Each week Greg Bruce challenges a chef to make him lunch in less than 10 minutes.
If you ask a leading chef to make you lunch in 10 minutes, there is a better than average chance you will get seafood - trevally, flounder, tuna, crayfish, shellfish, snapper and squid are all foods I've eaten over the last few months of this series - and here I was once again, this time at Mr Toms, staring down a big whitey-pink slab of fish awaiting heat.
This isn't a complaint, rather to point out one of the many things the ambitious home chef can and should learn from this column: when time is of the essence and you're hoping to impress, your best bet is probably fish.
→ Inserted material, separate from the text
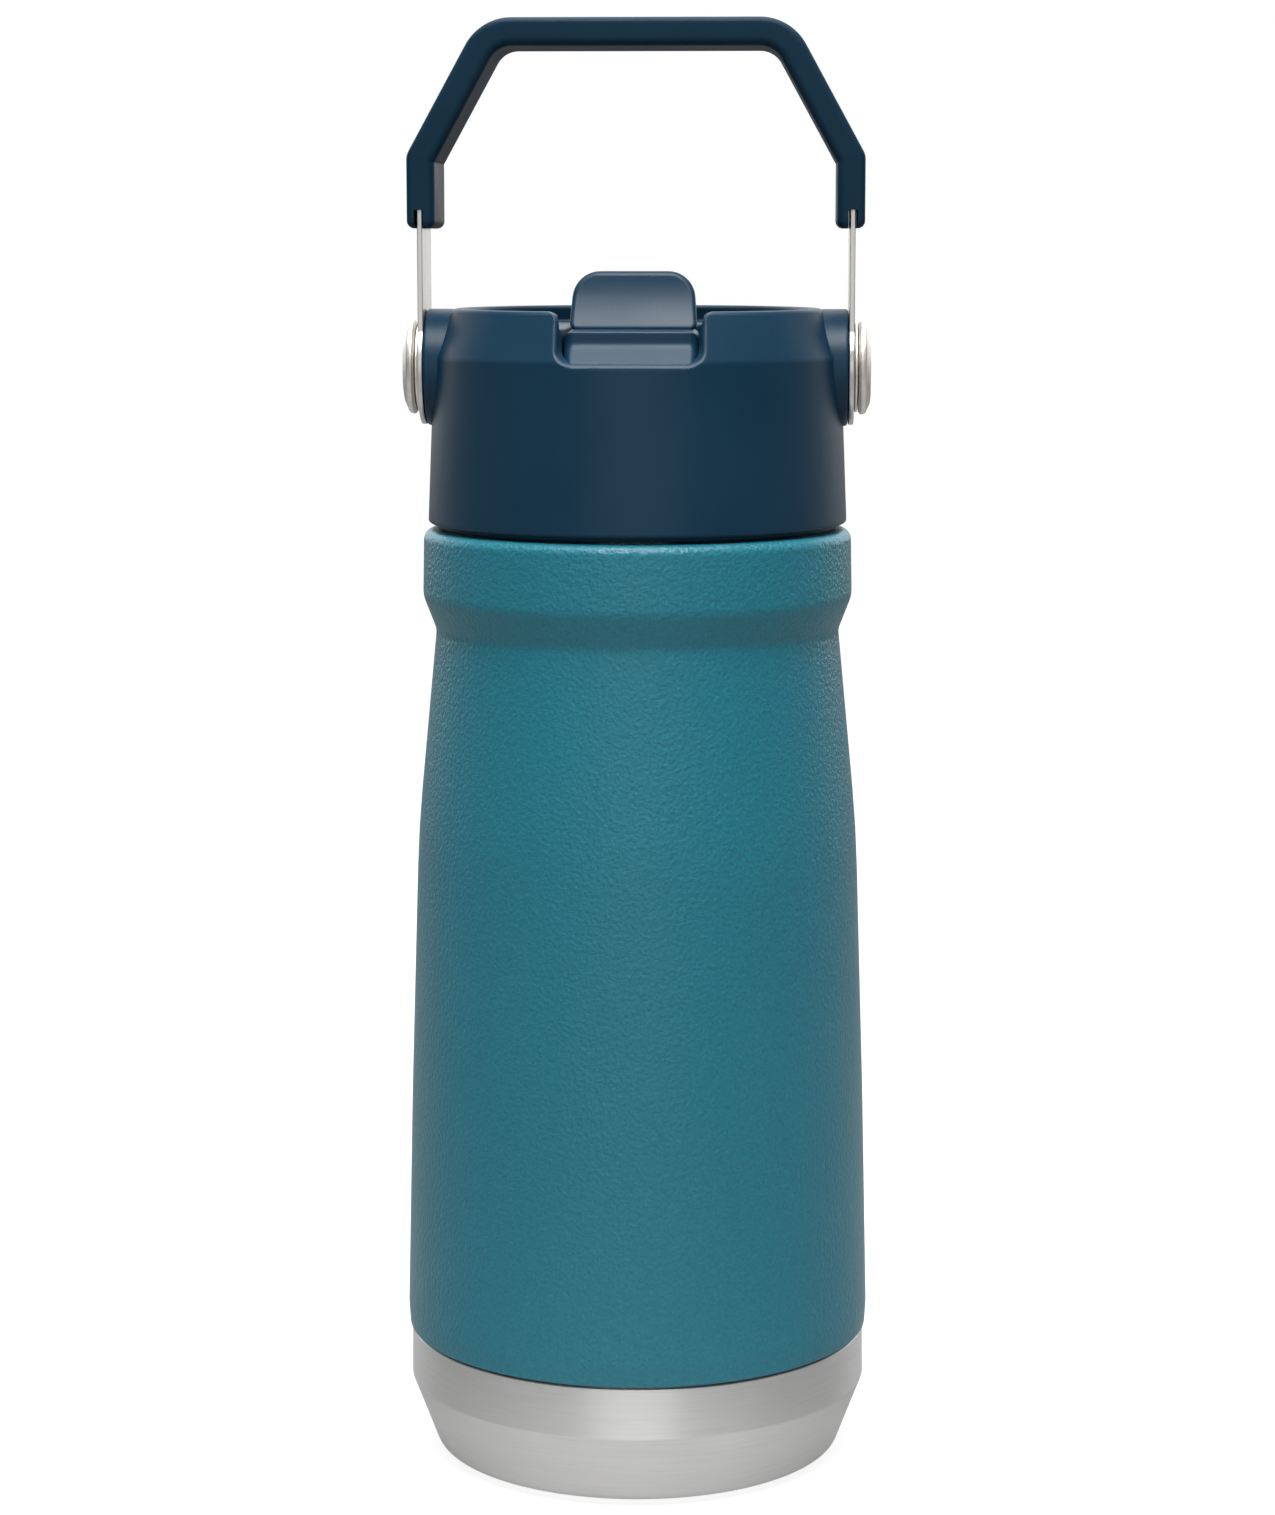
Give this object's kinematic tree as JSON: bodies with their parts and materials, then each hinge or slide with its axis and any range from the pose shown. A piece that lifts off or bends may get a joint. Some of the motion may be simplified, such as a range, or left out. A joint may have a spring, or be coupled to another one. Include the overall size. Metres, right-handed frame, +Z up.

It's also a little bit of a complaint.
With seconds to spare before the expiration of the 10-minute time limit, Tom Williamson plated the last of the greens on top of the hapuku and tuatua lying in a shallow pool of broth. His sticking to the time limit displayed an impressive discipline, which had been lacking from this series in recent weeks.
He had seared the fish, chucked it in the oven, then returned it to the pan, so that it was cooked. He served it with steamed tuatua, kale, broadbeans, peas, small tomatoes and some green-leaved things.
"Love hapuku," he said, "It's probably my favourite fish, just nice, meaty, sweet, it's a lovely fish."
The fish was thick and soft, and the tuatua swam gummily in the off-brown broth, which was in turn sopped by the sourdough, and the whole thing was given a necessary vigour by the freshness of the greenery.
Williamson says his philosophy is "just good, honest food", and that's what this was. I was pleased to be eating it, but when he started talking about the steak that they could probably never take off The Kitchen's menu, I started to enjoy it less.
It's not that there was anything wrong with the fish. On the contrary, it was quite lovely, but as this series draws closer to its astonishing climax, increasingly I'm coming to realise that the quality of a plate of food cannot be judged objectively. I can no longer remove myself from my preferences and, increasingly, I understand that my preferences are for red, smoky, fiery meat.
"I'm quite partial to it," Williamson said of the steak, "quite fond of it. It's an eye fillet with smoked bone marrow butter and then triple cooked chips, jus ..." He added something else, but I didn't care what it was. I just wanted to eat that steak right then and there, desired it more than I had ever desired anything.
I continued eating the objectively excellent and no doubt quite expensive bounty of the sea, but what was in my head was the picture of a juicy chunk of steak and bone marrow butter in my mouth, and the feeling of joy that would bring to my heart.
I tasted disappointment and it tasted a lot like fish.
Tom Williamson's scores (out of five): Dish construction: 4 Fish deduction: -4 Steak fantasy induction: 5
Recipe: Pan-seared hapuku, steamed tuatua, kale, broad beans and peas
2 pieces of hapuku 8 large tuatua 1 handful of kale 3 Tbsp broad beans 3 Tbsp peas 8 cherry tomatoes, cut in half 1 Tbsp chopped parsley and tarragon 1 clove garlic, thinly sliced 2 cups white wine 1 lemon 50g butter, diced
Season hapuku generously with salt, sear in a hot pan with vegetable oil. Cook for 2 minutes and put in the oven for 3 to 4 minutes until it is just cooked through. Finish with a squeeze of lemon.
Meanwhile heat a saucepan large enough to fit the remaining ingredients in. Once the pan is hot add the tuatua with the white wine and put a lid on to steam. Once the tuatua have opened, add the remaining ingredients and mix everything until hot and the butter is incorporated into the broth.
To serve, place the kale in the centre of the bowl, arrange the tuatua around, then pour in the broth and remaining ingredients. Place the hapuku on top, seared side up, and finish with some grilled sourdough to mop up the broth.